Considera que muitas destas dificuldades podem ser ultrapassadas, agora, com a revisão dos códigos?
Espero que sim. Temos de empreender um caminho de simplificação processual. A caminhada de um processo no tribunal, aí é que está a via sacra. As pessoas queixam-se e com razão de uma enorme lentidão, mas queixam-se os advogados também. O advogado fica feliz quando há soluções para os problemas. Agora a pergunta é esta: Há prazos de prescrição no Código Penal. Devem ser abolidos? Claro que não. O Estado pode andar a julgar pessoas 30 anos depois do crime cometido? Claro que não. O Estado tem é obrigação de julgar dentro do prazo.
Fez sugestões de alterações a Rui Pereira [presidente da Unidade de Missão para a reforma dos códigos]?
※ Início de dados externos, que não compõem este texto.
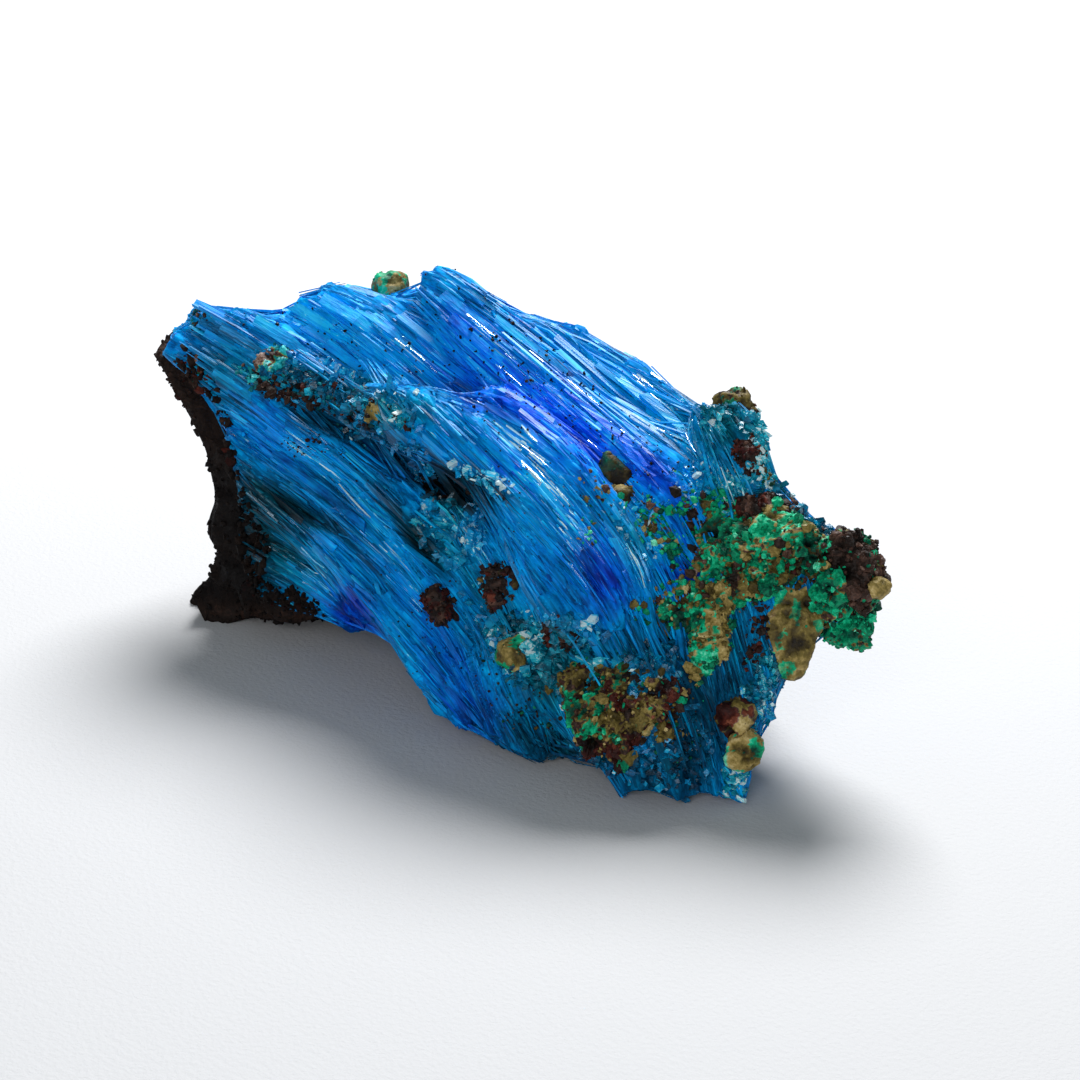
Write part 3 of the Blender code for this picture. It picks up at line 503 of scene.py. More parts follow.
def normalised(vectors):
    """Vectors of the same directions, each 1 long."""
    return vectors / np.maximum(np.linalg.norm(vectors, axis=-1, keepdims=True), 1e-12)


def seen(across, up, y):
    """The point that shows at (across, up) and lies y through the thickness."""
    ray = RIGHT * across + UPWARD * up - TOWARD * SHOW_DISTANCE
    return EYE + ray * (SHOW_MIDDLE[1] + y - EYE[1]) / ray[1]


def shown_at(points):
    """(across, up) of points in space."""
    rays = points - EYE
    depth = -(rays @ TOWARD)
    return np.stack((rays @ RIGHT, rays @ UPWARD), axis=-1) * (SHOW_DISTANCE / depth)[..., None]


def between(values, shares):
    """Values read from evenly spaced ones, at shares of 0 to 1 along them."""
    places = np.asarray(shares) * (len(values) - 1)
    return np.interp(places, np.arange(len(values)), values)


def along(points, shares):
    """Points on the smooth curve through the given ones."""
    count = len(points)
    padded = np.vstack((2 * points[0] - points[1], points, 2 * points[-1] - points[-2]))
    places = np.clip(shares, 0, 1) * (count - 1)
    low = np.minimum(places.astype(int), count - 2)
    t = (places - low)[:, None]
    p0, p1, p2, p3 = (padded[low + step] for step in range(4))
    return 0.5 * (
        p1 * 2
        + (p2 - p0) * t
        + (p0 * 2 - p1 * 5 + p2 * 4 - p3) * t**2
        + (p1 * 3 - p0 - p2 * 3 + p3) * t**3
    )


def lattice(points, seed, sharp=1.0):
    """Random values between -1 and 1, one for each unit cell, with soft or sharp changes between them."""
    cell = np.floor(points).astype(np.int64)
    part = np.clip((points - cell - 0.5) * sharp + 0.5, 0, 1)
    part = part * part * (3 - 2 * part)
    total = np.zeros(len(points))
    for corner in np.ndindex(2, 2, 2):
        mixed = (cell + corner) @ CELL_FACTORS + seed * SEED_FACTOR
        mixed = (mixed ^ (mixed >> 13)) * MIXING_FACTOR
        mixed = (mixed ^ (mixed >> 16)) & 65535
        weight = np.where(corner, part, 1 - part).prod(axis=1)
        total += weight * (mixed / 32767.5 - 1)
    return total


def layered(points, sizes, seed):
    """A sum of lattice values of several cell sizes, given as (size, amount)."""
    return sum(amount * lattice(points / size, seed + 7 * step) for step, (size, amount) in enumerate(sizes))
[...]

Muitas. A Ordem dos Advogados participou nas unidades de missão de reforma penal, trabalhando, quer na reforma do Código Penal, quer na do Código do Processo Penal.
O que é preciso mudar?
É preciso ser mais criterioso na admissão de queixas, nomeadamente de matéria criminal. Hoje, tudo se transforma numa queixa, tudo se transforma num processo. Tem e haver mecanismos de selecção à entrada porque depois o Ministério Público está nas fases de inquérito atafulhado de processos. Tem de haver uma selectividade daquilo que tem dignidade para ser um processo criminal.